Let's think about the progression of a housing recovery. We know prices can't start climbing again until there is more demand than there is inventory at a given price point. Right now its is clear that supply and demand are not balanced and therefore prices must keep falling. Normally we might assume that either supply or demand could change in order to resolve the imbalance. But given the exceptionally tight lending standards in the residential mortgage market, demand will be capped for some time to come. So the solution has to come from supply.
Marginal supply is coming from two primary places. First is foreclosures. Second is new home construction. We know that foreclosures are increasing, and anecdotal evidence suggests that servicers are so busy that they aren't able to keep pace with foreclosures they "should be" doing. So foreclosures aren't about to bottom. Government intervention could have a huge impact on foreclosures, and I don't want to get into a debate on the wisdom of intervention. Suffice to say that the impact of any intervention may be many months away.
So in order to see a decline in housing supply we need new home construction to slow to a crawl. So to me, higher housing starts numbers are disappointing. The news that much of today's jump in starts is related to multi-family projects is more encouraging. Yes, I know that will be a drag on GDP growth, but the sooner we clear out the excess housing supply, the sooner we can get to a more normal housing market. That's sure worth a couple ticks on GDP.
The question now is, where are we in the inventory reduction process?

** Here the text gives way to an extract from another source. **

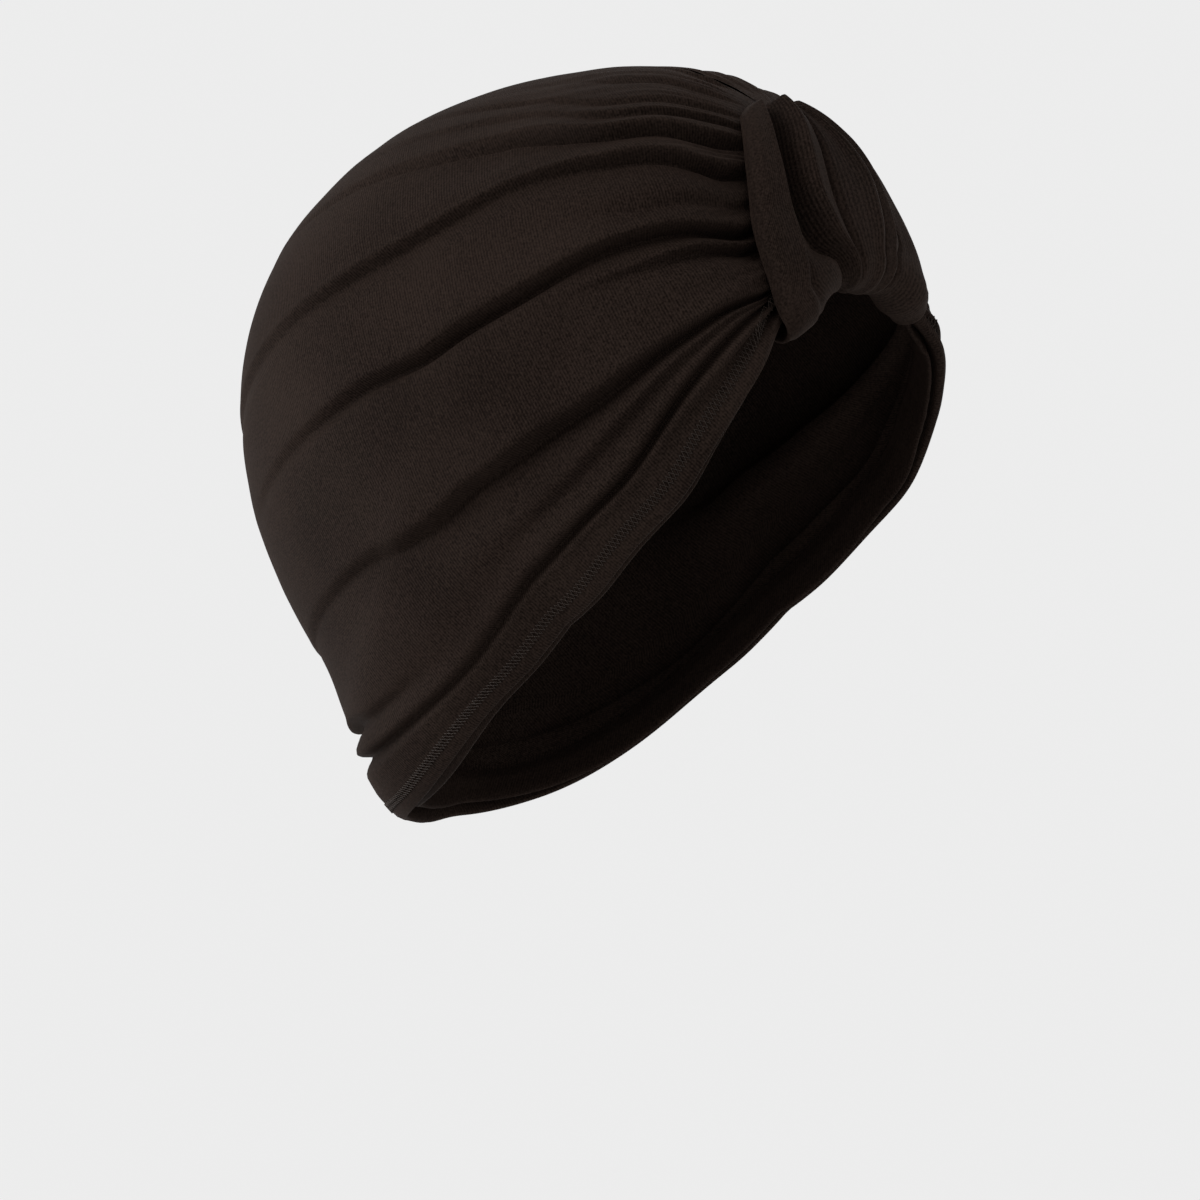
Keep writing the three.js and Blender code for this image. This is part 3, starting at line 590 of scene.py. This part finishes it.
for side in (-1, 1):
    outer = over(side, fine_along, above_edge(fine_along, fine), outer_height)
    inner = over(side, rough_along, above_edge(rough_along, rough), inner_height)
    inner_run, inner_rise = cloth_lengths(inner)
    down = outer[:, 0] - over(side, along, above_edge(along, 0.01 + 0 * along), outer_height[:, 0])
    down /= np.linalg.norm(down, axis=-1, keepdims=True)
    down[[0, -1], 0] = 0
    middle, half = (outer[:, 0] + inner[:, 0]) / 2, (outer[:, 0] - inner[:, 0]) / 2
    bulge = down * np.linalg.norm(half, axis=-1, keepdims=True) * RIM_BULGE
    rim = [
        middle + half * math.cos(math.pi * t) + bulge * math.sin(math.pi * t) for t in rim_turns
    ]
    rim = np.stack(rim, axis=1)
    rim[:, 0], rim[:, -1] = outer[:, 0], inner[:, 0]
    rim_uv = np.repeat(run[:, :1], len(rim_turns), axis=1)
    grids.append((outer, np.stack([run, rise], -1)))
    grids.append((inner, np.stack([inner_run, inner_rise], -1)))
    grids.append((rim, np.stack([rim_uv, 0 * rim_uv], -1)))
crown = mesh_piece("crown_cloth", grids)
print("longest row", round(run.max()), "mm, longest column", round(rise.max()), "mm")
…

The Census Bureau reports that new home inventory has fallen from 570,000 units at its peak to 460,000 units now. FTN economist Chris Low estimates that inventories have to get to 305,000 before we bottom out. The less building, the faster we get there, but still to drop another 155,000 units from inventories will take at least a year. Probably more like two.
We might be near a bottom in terms of the direct drag on GDP from residential construction. Residential investment's share of GDP peaked at 6.3% and has fallen to 3.8% in Q1. The all time low in this figure was 3.2% in 1982. We certainly could set a new bottom in this cycle, but it won't go to zero. So we probably only have 1% or so of a continued drag from residential construction left. That's all well and good, but I think we'd all agree that's a small part of the story. The bigger story is about the indirect effects on consumer spending. But this direct effect is the only element of the bust that housing starts is any indicator. Pay housing starts no mind.
Monday, May 19, 2008
You know better than to trust a strange statistic!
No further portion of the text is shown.